Begin GIVEN DATA

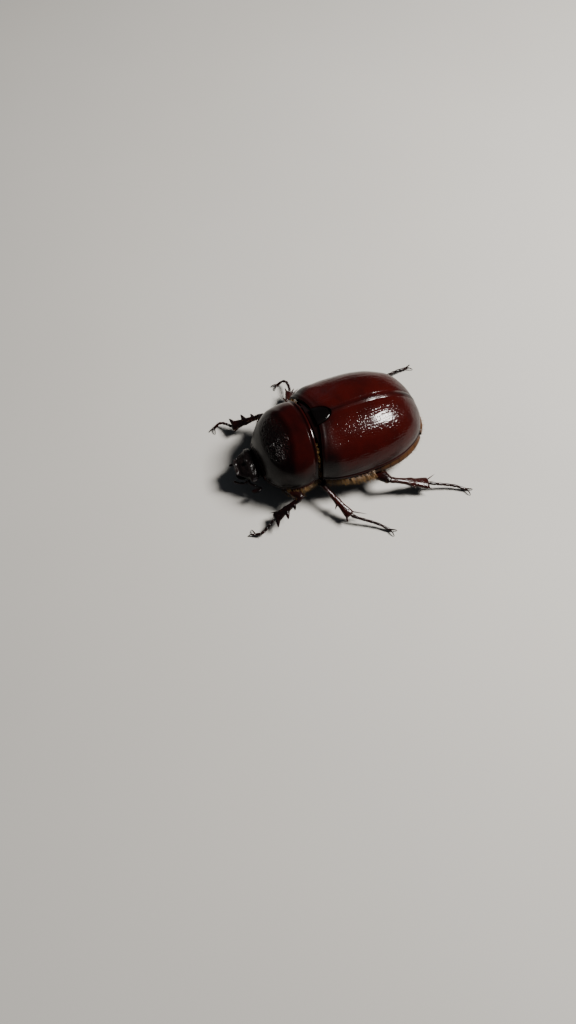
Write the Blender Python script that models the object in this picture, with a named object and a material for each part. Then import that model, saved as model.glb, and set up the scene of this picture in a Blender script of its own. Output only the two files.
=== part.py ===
"""A life-size female rhinoceros beetle, walking, built in Blender as separate closed solids.

Metres, +Z up. The head points along -Y and the beetle's left side is +X. The shape is worked out
with the hind edge of the shield at y = 0 and the floor at z = 0, and the whole beetle is then slid
so that the middle of its footprint is the world origin.
"""

from math import atan2, copysign, cos, exp, pi, radians, sin, sqrt

import bmesh
import bpy
from mathutils import Euler, Matrix, Vector

MM = 0.001

# Driving sizes of the hind body: the wing cases, and the belly under them.
HIND_LENGTH = 20.8 * MM
HIND_HALF_WIDTH = 9.3 * MM
HIND_DOME = 7.8 * MM  # height of the wing cases above their lower edge
EDGE_HEIGHT = 6.3 * MM  # that lower edge above the floor, at its front end
EDGE_DROP = 0.7 * MM  # how far it sinks towards the tip
BELLY_DEPTH = 3.6 * MM
BELLY_LENGTH = 21.3 * MM
BELLY_SWELL = 0.6 * MM  # how far the belly bulges past the wing cases near its end
THORAX_LENGTH = 8.6 * MM
PYGIDIUM_START = 19.4 * MM
SHELL = 0.65 * MM  # thickness of a wing case
SHOULDER_START = -0.25 * MM  # where the wing cases begin at their outer edges
SHELL_NOTCH = 1.6 * MM  # how much further back they begin beside the scutellum
NOTCH_SPREAD = 0.215  # share of the width over which that notch dies away
SEAM = 0.1 * MM  # gap between neighbouring pieces

# Driving sizes of the fore body: the shield with the chest below it, and the head.
SHIELD_LENGTH = 9.1 * MM
SHIELD_HALF_WIDTH = 7.75 * MM
SHIELD_DOME = 7.5 * MM
SHIELD_EDGE_HEIGHT = 6.0 * MM
SHIELD_EDGE_DROP = 1.5 * MM
CHEST_DEPTH = 2.9 * MM
HIND_CORNER_PULL = 0.7 * MM  # the shield's hind corners lie this far ahead of its middle
SCUTELLUM_HALF_WIDTH = 1.8 * MM
SCUTELLUM_START = 0.9 * MM
SCUTELLUM_LENGTH = 3.2 * MM
HEAD_TURN = radians(-7)
EYE_RADIUS = 0.65 * MM

# Joints of each leg, in millimetres: hip, knee, ankle, then the tarsus down to the claws.
LEGS = {
    "front_left": (
        (3.5, -6.6, 3.6), (8.9, -4.6, 4.4), (9.9, -9.9, 1.9),
        (10.4, -10.9, 1.5), (11.0, -12.2, 1.0), (11.25, -13.3, 0.7), (10.75, -13.75, 0.4),
    ),
    "front_right": (
        (-3.5, -6.6, 3.6), (-9.0, -4.8, 4.3), (-10.3, -10.3, 1.9),
        (-11.2, -10.7, 1.5), (-12.3, -11.6, 1.0), (-12.5, -12.6, 0.7), (-12.1, -13.0, 0.4),
    ),
    "middle_left": (
        (2.6, 2.6, 3.0), (7.9, -0.3, 4.2), (14.1, 2.5, 1.9),
        (15.3, 4.2, 1.5), (16.7, 6.3, 1.0), (17.9, 7.6, 0.7), (18.5, 8.1, 0.4),
    ),
    "middle_right": (
        (-2.6, 2.6, 3.0), (-7.4, -1.0, 4.3), (-13.2, 2.2, 1.9),
        (-14.7, 2.7, 1.8), (-16.3, 2.6, 1.5), (-16.9, 1.8, 0.9), (-16.7, 1.1, 0.4),
    ),
    "hind_left": (
        (3.4, 6.8, 3.0), (11.1, 10.7, 4.1), (13.4, 17.8, 1.8),
        (13.9, 19.4, 1.4), (14.7, 21.4, 1.0), (15.7, 23.3, 0.7), (16.3, 23.9, 0.4),
    ),
    "hind_right": (
        (-3.4, 6.8, 3.0), (-10.3, 12.0, 4.3), (-9.9, 19.3, 1.9),
        (-10.4, 20.9, 1.5), (-10.9, 22.8, 1.0), (-11.2, 24.8, 0.7), (-11.2, 25.4, 0.4),
    ),
}
CLAW_REACH = 1.1 * MM
COXA_RADIUS = 1.15 * MM
THIGH_HALF_WIDTH = {"front": 1.25 * MM, "middle": 1.3 * MM, "hind": 1.5 * MM}
THIGH_HALF_DEPTH = 0.8 * MM
SHIN_FLARE = {"front": 1.0 * MM, "middle": 0.95 * MM, "hind": 1.3 * MM}  # half width at the ankle
TARSUS_RADIUS = 0.36 * MM
FEELER_RADIUS = 0.27 * MM
FEELER_TUCK = 1.0  # how much closer in, in millimetres, the right feeler is carried
FEELER_SINK = 0.6  # and how much lower

LEVELS_HIND = 13
SIDES_SHELL = 24
SIDES_HIND = 20
SIDES_LIMB = 8

for leftover in list(bpy.data.objects):
    bpy.data.objects.remove(leftover)


# ---- Helpers -------------------------------------------------------------------------------


def chitin(name, colour, roughness):
    """A glossy shell material of one colour."""
    material = bpy.data.materials.new(name)
    material.use_nodes = True
    shader = material.node_tree.nodes["Principled BSDF"]
    shader.inputs["Base Color"].default_value = (*colour, 1)
    shader.inputs["Roughness"].default_value = roughness
    shader.inputs["Metallic"].default_value = 0.0
    return material


MAHOGANY = chitin("mahogany_shell", (0.13, 0.018, 0.012), 0.22)
BLACK = chitin("black_shell", (0.018, 0.010, 0.009), 0.3)
LEG = chitin("leg_shell", (0.07, 0.014, 0.010), 0.28)
TAN = chitin("tan_shell", (0.20, 0.075, 0.025), 0.45)
EYE = chitin("eye", (0.01, 0.01, 0.012), 0.12)

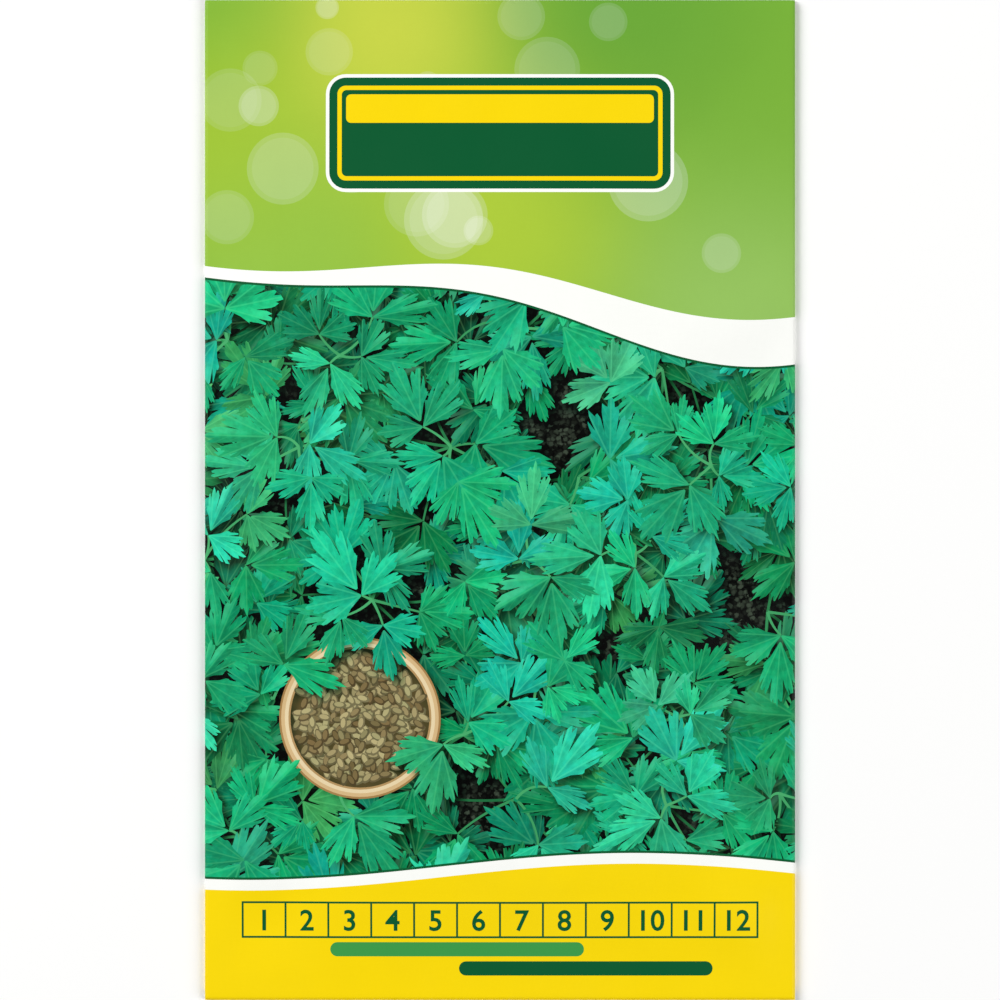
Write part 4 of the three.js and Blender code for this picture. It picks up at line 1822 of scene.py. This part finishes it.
@dataclass(frozen=True)
class BarePaper:
    """The sheet's unprinted side and its cut edges: matt white fibre."""

    name: str = "bare_paper"
    colour: str = "#F1EEE4"
    grime: str = "#D8D0BC"
    grime_share: float = 0.4
    grimes_per_metre: float = 90.0
    mottle: float = 0.12
    roughness: float = 0.72
    fibre_bump: float = 0.35
    bump_depth: float = 0.00005

    def build(self, fibre: bpy.types.NodeTree, rubbed: bpy.types.NodeTree) -> bpy.types.Material:
        """Builds the material.

        Args:
            fibre: The paper fibre group.
            rubbed: The edge wear group, here for grime in the fibre.

        Returns:
            The material.
        """
        material, sheet = NodeSheet.for_material(self.name)
        place = sheet.places()
        paper = sheet.group(fibre, Place=place, Mottle=self.mottle)
        clouds = sheet.noise(place, self.grimes_per_metre)
        dirt = sheet.times(sheet.group(rubbed, Place=place, Closeness=clouds)["Mask"], self.grime_share)
        colour = sheet.scaled(paint(self.colour), paper["Tone"])
        rough = self.roughness
        sheet.surface(
            {
                "Base Color": sheet.mix(dirt, colour, paint(self.grime)),
                "Roughness": sheet.slope(paper["Height"], 0.6, 1.4, rough - 0.06, rough + 0.1),
                "Normal": sheet.bump(paper["Height"], self.fibre_bump, self.bump_depth),
            }
        )
        return material


@dataclass(frozen=True)
class DriedGlue:
    """A dried glue film: cream, glossy where it pooled, with small bubbles and brushed streaks."""

    name: str = "dried_glue"
    thin: str = "#EFE8CE"
    pooled: str = "#D9C794"
    roughness: float = 0.32
    bump: float = 0.4
    bump_depth: float = 0.00004
    stretch: Triple = (0.15, 1.0, 1.0)
    streaks_per_metre: float = 500.0
    bubbles_per_metre: float = 900.0

    def build(self) -> bpy.types.Material:
        """Builds the material.

        Returns:
            The material.
        """
        material, sheet = NodeSheet.for_material(self.name)
        place = sheet.places()
        streaks = sheet.node("ShaderNodeMapping", {"Vector": place, "Scale": self.stretch}).outputs[0]
        pools = sheet.noise(streaks, self.streaks_per_metre, 3.0)
        inputs = {"Vector": place, "Scale": self.bubbles_per_metre}
        bubbles = sheet.node("ShaderNodeTexVoronoi", inputs).outputs["Distance"]
        ring = sheet.slope(bubbles, 0.1, 0.24, 1.0, 0.0)
        colour = sheet.mix(sheet.slope(pools, 0.35, 0.65), paint(self.thin), paint(self.pooled))
        sheet.surface(
            {
                "Base Color": sheet.scaled(colour, sheet.slope(ring, 0.0, 1.0, 1.0, 1.12)),
                "Roughness": sheet.slope(pools, 0.3, 0.7, self.roughness + 0.14, self.roughness - 0.06),
                "Normal": sheet.bump(sheet.math("SUBTRACT", pools, ring), self.bump, self.bump_depth),
            }
        )
        return material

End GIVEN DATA

Above are the records; please copy exactly their first line and each line after it through the line containing "separate closed solids.", and no line after that.

COMPLETED EXERCISE:
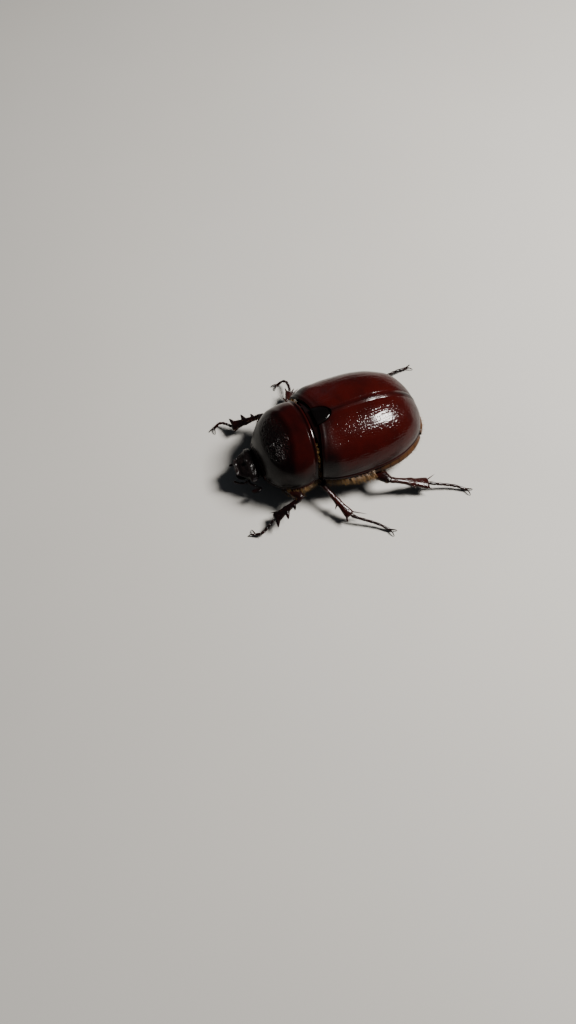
Write the Blender Python script that models the object in this picture, with a named object and a material for each part. Then import that model, saved as model.glb, and set up the scene of this picture in a Blender script of its own. Output only the two files.
=== part.py ===
"""A life-size female rhinoceros beetle, walking, built in Blender as separate closed solids.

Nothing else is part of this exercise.